Reporting a ton of fake miscarriages is an perfect way to use civil disobedience. Of course, once a woman's reproductive system becomes property of the state, this will no longer be effective. So much for the reproductive rights of Americans.

.......Everyone please get in line and fill out your "permission to mate" forms. Please proceed through the door at the end of the hall to provide samples that can be analyzed for approval. Return to the waiting area to receive your assigned mate.............

Shake
January 12, 2005, 01:08 PM
On this very issue at another forum, someone said:I was just reading up on this a bit more at this blog (http://democracyforvirginia.typepad.com/democracy_for_virginia/2005/01/lesgislative_se.html).
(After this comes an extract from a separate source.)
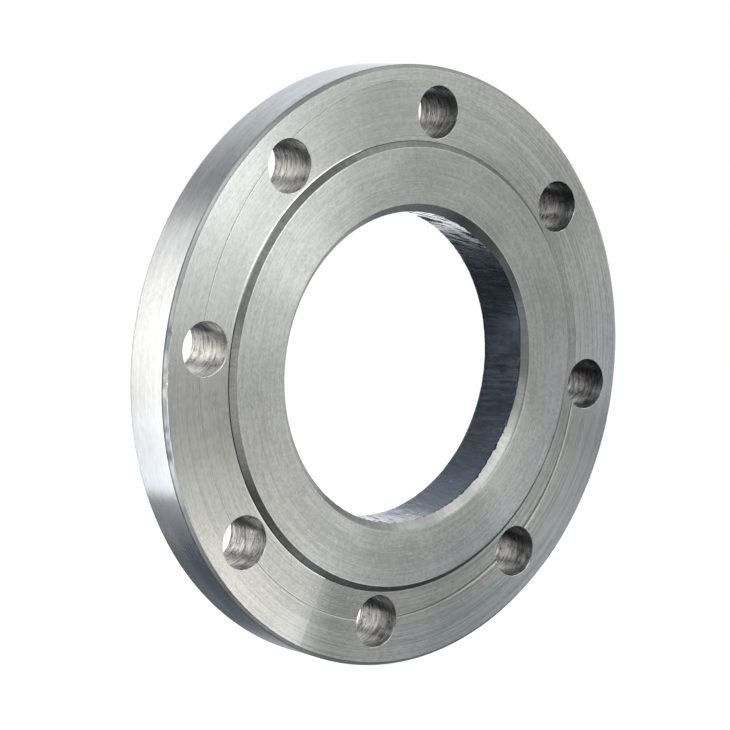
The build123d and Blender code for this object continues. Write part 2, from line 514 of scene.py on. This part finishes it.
        # a patch of crossed scratches near the top of the face
        q1 = n.noise(n.xyz(n.math("MULTIPLY", n.math("ADD", x, z), 1.1), n.math("MULTIPLY", n.math("SUBTRACT", x, z), 0.045), 0.0), 1.0, 1.0, 0.5)
        q2 = n.noise(n.xyz(n.math("MULTIPLY", n.math("SUBTRACT", x, n.math("MULTIPLY", z, 0.5)), 1.3), n.math("MULTIPLY", n.math("MULTIPLY_ADD", x, 0.5, z), 0.05), 7.0), 1.0, 1.0, 0.5)
        q = n.math("MAXIMUM", n.remap(q1, 0.60, 0.66), n.remap(q2, 0.61, 0.67))
        q = n.math("MULTIPLY", q, n.math("MULTIPLY", lobe(n, ux, uz, 17, 15), n.remap(r, 77.0, 82.0, scuffs, 0.0, "SMOOTHSTEP")))
        col = n.mix(q, col, tuple(min(c * 1.25, 0.98) for c in base))
    n.put(col, n.b.inputs["Base Color"])
    rg = n.math("MULTIPLY_ADD", n.math("SUBTRACT", blot, 0.5), 0.05 * bumpy, rough)
    rg = n.math("MULTIPLY_ADD", n.math("SUBTRACT", mid, 0.5), 0.05 * bumpy, rg)
    n.put(rg, n.b.inputs["Roughness"])
    n.b.inputs["Metallic"].default_value = 1.0
    n.b.inputs["Anisotropic"].default_value = aniso
    n.b.inputs["Anisotropic Rotation"].default_value = 0.25
    tg = n.n("ShaderNodeTangent", direction_type="RADIAL", axis="Y")
    n.put(tg.outputs[0], n.b.inputs["Tangent"])
    h = n.math("MULTIPLY_ADD", fine, 0.6, n.math("MULTIPLY", mid, 0.8))
    h = n.math("MULTIPLY_ADD", short, 0.12, h)
    nb = n.bump(h, 0.5 * bumpy, 0.000012)
    n.put(nb, n.b.inputs["Normal"])
    n.parts = dict(p=p, x=x, y=y, z=z, r=r, ux=ux, uz=uz, col=col)
    return n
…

Apparently Cosgrove used the term "fetal death" in the legislation, not 'miscarriage'. So that at least supports his claim that it was aimed at fetuses, despite the fact that (as <another user> pointed out) current VA law defines "fetal death" as (in part) "death prior to the complete expulsion or extraction from its mother of a product of human conception, regardless of the duration of pregnancy".

Update: If I had kept reading that blog to the next page before posting here, I could have pointed out that Cosgrove sent an e-mail to that blogger including the following:My bill in no way intends that a woman who suffers a miscarriage should be charged for not notifying authorities. The bill in no way mentions miscarriages, only deliveries. However, after discussing the bill again with our legislative services lawyers, I have decided to include language that will define the bill to apply only to those babies that are claimed to have been stillborn and that are abandoned as stated above.
Apparently they can't prosecute a woman for abandoning a baby unless they can prove the baby was born alive, and after 12 hours it's nearly impossible to prove. I'm not really clear on how this legislation fixes that problem, though...
Also, apparently VA is one of 7 states with similar laws on their books. I asked there -- but no one's replied yet -- if anyone knew what the other 6 states are. Anybody here know?

NotQuite
January 12, 2005, 03:29 PM
I just thought I'd let everyone know that this ridiculous bill has been withdrawn due perhaps to the efforts of disscussions like this one.

http://home.hamptonroads.com/stories/story.cfm?story=80370&ran=43780
-NQ-

PatrickHays
January 13, 2005, 01:44 AM
I read about the bill this morning . . . This is such bullshit! :angry: Glad to hear it has been withdrawn, what I read this morning just stated that it was going to be reworded.